More Recipes You’ll Love
- Garlic Parmesan Chicken Pasta – mirrors the creamy, cheesy chicken-pasta vibe with simple one-pan prep
- One-Pot Cajun Chicken Pasta – shares the ease of one-pot cooking and layers of savory spice
- Smothered Chicken and Rice – features tender chicken and comforting grains, echoing the casserole’s hominess
- French Garlic Soup – offers a warm, broth-forward dish that balances rich flavors with a lighter soup
French Onion Chicken Orzo Casserole
Ingredients
Onion Base
- 4 tablespoons butter
- 4 yellow onions thinly sliced
- 2 cloves garlic minced
- 1 teaspoon dried thyme
- 1 teaspoon salt
- 0.25 teaspoon black pepper
- 2 teaspoons granulated sugar
- 2 tablespoons all-purpose flour
Casserole Mix
- 3 cups chicken broth
- 0.5 cup dry white wine
- 8 ounces orzo uncooked
- 2 cups chicken cooked and shredded
- 0.5 cup sour cream
- 1.5 cups Gruyère cheese shredded, divided
Instructions
Caramelize Onions
- Preheat oven to 375°F. In a large skillet over medium heat, melt the butter. Add the sliced onions, garlic, thyme, salt, pepper, and sugar. Cook, stirring regularly, for 25–30 minutes until onions are deeply golden and fragrant.
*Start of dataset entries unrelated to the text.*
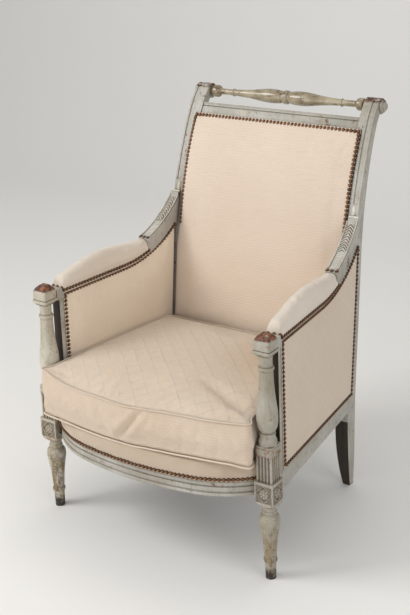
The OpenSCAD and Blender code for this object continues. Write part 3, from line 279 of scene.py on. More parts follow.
def worn_paint(name, pale, deep, wood, wear=0.5, worn_over=None, leg=0.0, shade_and_grime=0.85, in_cuts=0.78):
    """Old grey paint: brush streaks, painted shade in the corners and the carving's hollows, and wood
    showing where hands rub. Over the height worn_over it is rubbed off, and leg says how stained and
    chipped it is towards the floor."""
    finish = Finish(name)
    drift = finish.grain(7, 4)
    streak = finish.grain(70, 5, 0.7, (1, 1, 0.14))
    blotch = finish.grain(38, 5, 0.72, shift=(3, 1, 2))
    colour = finish.mix(drift.limit(0.36, 0.64), pale, deep)
    colour = finish.mix(streak.limit(0.44, 0.72) * 0.5, colour, linear(148, 136, 112))
    smut = finish.grain(150, 4, 0.8, (1, 1, 0.5), shift=(4, 4, 8)).limit(0.55, 0.66)
    colour = finish.mix(smut * 0.6, colour, linear(126, 110, 86))
    colour = finish.mix(blotch.limit(0.60, 0.72) * 0.7, colour, linear(124, 104, 78))
    yellowed = finish.grain(24, 3, shift=(7, 5, 1)).limit(0.58, 0.72)
    colour = finish.mix(yellowed * 0.35, colour, linear(192, 180, 146))
    face = finish.node("NewGeometry", {}, {}, "Normal")
    rounded = finish.node("Bevel", {"samples": 6}, {"Radius": 0.0016})
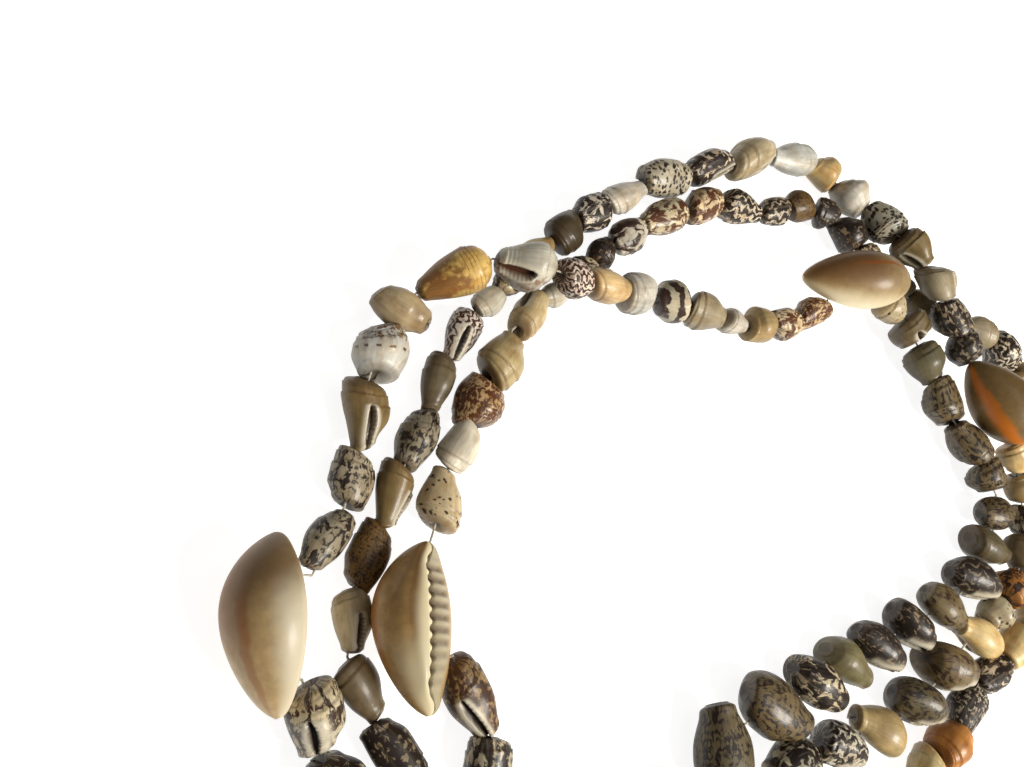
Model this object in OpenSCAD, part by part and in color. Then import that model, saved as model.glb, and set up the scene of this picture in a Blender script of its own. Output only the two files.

- Sprinkle the flour over the onions and stir for 1 minute to eliminate any raw taste.
- Pour in the chicken broth and white wine. Bring to a simmer, then stir in the orzo. Cover and cook for 8 minutes until the orzo is al dente and most of the liquid is absorbed.
- Remove from heat, fold in the shredded chicken, sour cream, and 1 cup of the shredded Gruyère.
Bake Casserole
- Transfer the mixture to a 9×13-inch baking dish. Sprinkle the remaining ½ cup of Gruyère on top.
- Bake for 15 minutes until the cheese is melted and golden, and the casserole is bubbling around the edges.